心不全の治療に用いられる「ペースメーカー」とは
薬物療法で改善が見られない心不全の場合は、ペースメーカーを植え込み、人工的に心臓の働きを助ける治療が行われることがあります。
ペースメーカーとは、心筋に電気刺激を与えることで心臓に心収縮を発生させる医療機器のことです。紐のようなリードと本体で構成され、リードを心臓内に、本体を鎖骨の下あたりに植え込んで使います。
ペースメーカーの優れている点は、個人個人に適した電気刺激を与えることができることです。また、設定を変更したり電池の残量をチェックしたりすることも簡単に行うことができ、一度、体内に植え込んだあとは、3〜6ヵ月に一度、外来で機能確認をすればよい程度です。
ペースメーカーは心不全のみならず、不整脈で脈拍が遅くなる疾患にも適応され、心臓が弱っている人にとって大きな助けとなっています。
心不全における代表的なペースメーカー療法、「CRT」
心不全に用いられるペースメーカー療法として代表的なものは、CRT(心臓再同期療法)です。

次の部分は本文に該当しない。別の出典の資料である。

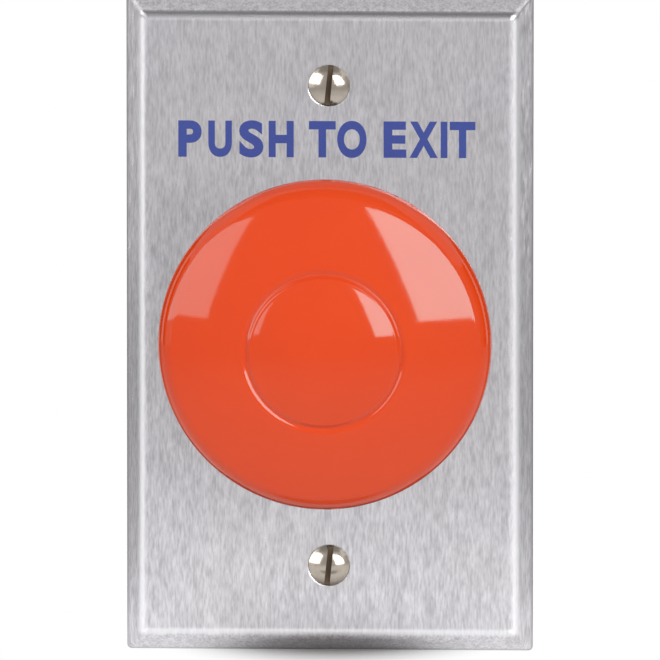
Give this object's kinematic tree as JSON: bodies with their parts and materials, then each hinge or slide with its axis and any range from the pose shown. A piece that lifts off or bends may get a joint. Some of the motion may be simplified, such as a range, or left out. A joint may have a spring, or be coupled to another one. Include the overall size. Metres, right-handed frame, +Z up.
{
  "type": "door exit button",
  "caption": "Wall-mounted push-to-exit station: bevelled steel wall plate with a large red mushroom button, guide bushing and a screw-terminal contact block behind.",
  "frame": {"origin": "centre of the wall plate on the wall plane, midway between the two mounting screws", "axes": "+Y into the wall, the way the button is pressed and the screws go in; -Y the front; +Z up along the plate's height; +X to the viewer's right"},
  "size_m": [0.0698, 0.0797, 0.1142],
  "materials": {
    "plate_steel": "brushed",
    "screw_steel": "polished",
    "button_red": "glossy",
    "black_plastic": "satin",
    "grey_plastic": "satin",
    "white_plastic": "satin",
    "bushing_metal": "satin",
    "plated_steel": "zinc plated",
    "spring_steel": "drawn wire",
    "black_rubber": "matt",
    "contact_brass": "bright"
  },
  "bodies": {
    "panel": {"wall_plate": "plate_steel", "mounting_screws": "screw_steel", "front_gasket": "black_rubber", "guide_bushing": "bushing_metal", "lock_washer": "plated_steel", "ring_nut": "bushing_metal", "stem_seal": "black_rubber", "block_adapter": "black_plastic", "adapter_set_screw": "plated_steel", "block_housing": "grey_plastic", "block_cover": "black_plastic", "block_screws": "plated_steel", "nc_terminal_upper": "contact_brass", "nc_terminal_lower": "contact_brass", "no_terminal_upper": "contact_brass", "no_terminal_lower": "contact_brass", "terminal_screws": "plated_steel", "terminal_clamps": "plated_steel"},
    "button": {"mushroom_cap": "button_red", "centre_cover": "button_red", "cap_screw": "plated_steel", "plunger": "black_plastic", "retaining_clip": "plated_steel", "return_spring": "spring_steel"},
    "carrier": {"contact_carrier": "white_plastic", "carrier_spring": "spring_steel", "nc_bridge_spring": "spring_steel", "no_bridge_spring": "spring_steel"},
    "closed_contact": {"nc_bridge": "contact_brass"},
    "open_contact": {"no_bridge": "contact_brass"}
  },
  "joints": [
    {"name": "button_press", "type": "slide", "parent": "panel", "child": "button", "axis": [0, 1, 0], "range_m": [0, 0.0055], "stiffness_N_per_m": 900, "springref_m": -0.0045, "deforming": ["return_spring"]},
    {"name": "carrier_follow", "type": "slide", "parent": "panel", "child": "carrier", "axis": [0, 1, 0], "range_m": [0, 0.0055], "deforming": ["carrier_spring"]},
    {"name": "closed_contact_lift", "type": "slide", "parent": "panel", "child": "closed_contact", "axis": [0, 1, 0], "range_m": [0, 0.004], "deforming": ["nc_bridge_spring"]},
    {"name": "open_contact_close", "type": "slide", "parent": "panel", "child": "open_contact", "axis": [0, 1, 0], "range_m": [0, 0.004], "deforming": ["no_bridge_spring"]}
  ],
  "couplings": [
    {"joint": "carrier_follow", "follows": "button_press", "ratio": 1},
    {"joint": "closed_contact_lift", "follows": "button_press", "ratio": 0.7272},
    {"joint": "open_contact_close", "follows": "button_press", "ratio": 0.7272}
  ]
}
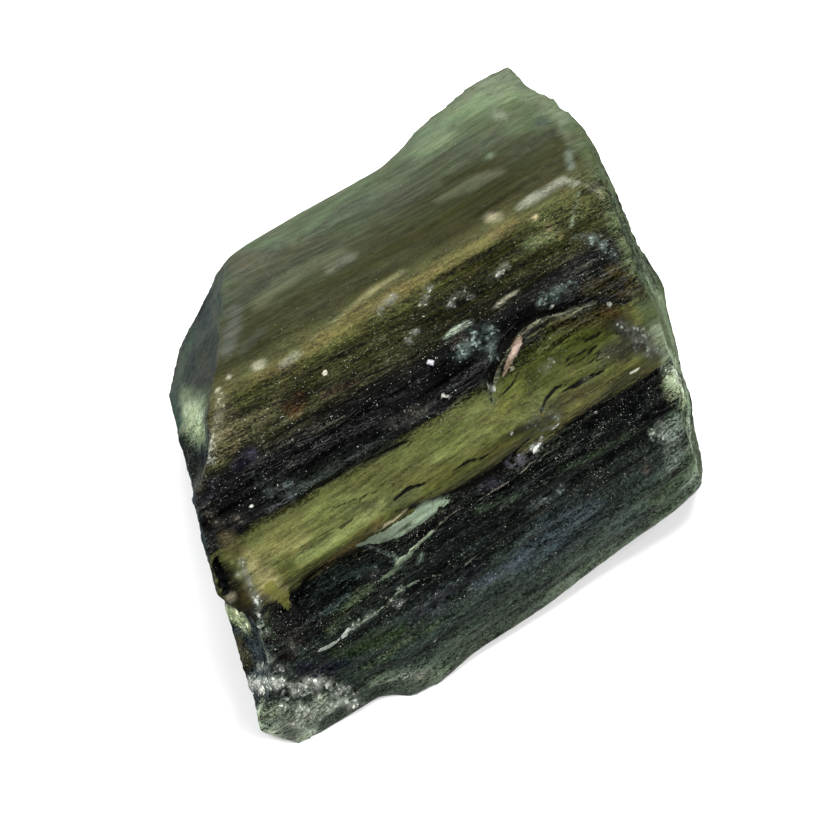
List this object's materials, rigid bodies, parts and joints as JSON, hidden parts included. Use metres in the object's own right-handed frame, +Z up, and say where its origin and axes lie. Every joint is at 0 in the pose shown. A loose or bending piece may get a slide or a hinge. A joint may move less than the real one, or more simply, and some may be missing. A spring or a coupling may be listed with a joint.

これは、心臓のポンプ機能になんらかの障害をもつ患者に対して行われるペースメーカー療法です。心臓には右心房、左心房、右心室、左心室の4部屋があり、特殊な電気信号が心房から心室に伝わることで心臓は拍動しています。健康な人の場合、この電気信号は規則正しく発せられ、心臓は健全な拍動を行っています。しかし、心臓に障害が起こるとこの電気信号の伝わり方にずれが生じ、左右の心室が収縮するタイミングが狂ってしまうのです。
タイミングにずれが起こると、心臓の必要な血液を送り出す力が弱くなります。そこで活躍するのが、CRTです。CRTはペースメーカーによって心臓に伝わる電気信号の順序を整え、心臓のポンプ機能を正常にしてくれるのです。
CRTの治療が適応になるのは、不全の重症度を示す「NYHA心機能分類」が3〜4度の心不全の人で、左室の駆出率が35%以下の人、左脚ブロックの人、心電図のQRS幅が120ミリ秒以上の人で、薬物治療抵抗性であることとなっています【図表】。
欧米では1990年頃からCRTの治療が行われていましたが、日本では2004年4月1日から保険で認可されました。その後、日本でも有効性が認められるようになり、現在では多くの患者の命を救っています。
ただし、すべての心不全の患者に適応となるわけではなく、またCRTの治療を行えるのは、厚生労働省が認可した施設に制限されています。
発作による突然死を防ぐ「ICD」
CRTのほかに心不全に対する機器を使った治療として一般的なのが、ICD(植え込み型除細動器)です。
簡単にいうと、ICDとは命に関わる不整脈が起きたとき、自動で心臓に電気ショックを与えたり、電気刺激を繰り返し与えたりすることで、心臓の正常なリズムを取り戻すものです。
CRTは心不全が適応でしたが、ICDは心室頻拍や心室細動のように、命に関わる不整脈に適応があります。つまりICDは、常に心臓の脈を監視して、致死的な不整脈の発作が出た場合、すぐに電気刺激か電気ショックを発生させ、発作による突然死を防いでくれる装置なのです。
中等度から重度の心不全の患者の場合はこうした不整脈が起こることがあります。それを防ぐために、心不全の患者もICDの適応になることがあるのです。
また、CRTにICDの機能を加えたものに、CRT-Dという機器もあります。これは、心室の同期に障害が起きていることに加えて心室頻拍や心室細動を起こしたことがある人や起こす可能性の高い人が対象となり、心不全の治療と同時に突然死のリスクを抑えます。
CRT、ICDを用いる場合の注意点
CRT、ICDともに入院手術により、機器を体内に植え込みます。手術時間はおよそ2~3時間、入院の日数は植え込み単独だと5日前後です。
退院後は、普通の日常生活を送ることができます。しかしCRTやICDの機器は外部からの電気や磁力に影響を受けることがあるため、マッサージチェア、体脂肪計、高周波治療器、低周波治療器、全自動麻雀卓などは使用できません。また、電気自動車の急速充電器や電磁調理器、IH炊飯器、携帯電話、盗難防止装置などの影響を受けることもあるので注意が必要です。
最新の機種は電磁波の影響を防ぎ、MRIも可能となっていますが、過去の植え込みでは、MRI非対応機種もありますので、植え込んだ病院でどちらの機種か確認しておくとよいです。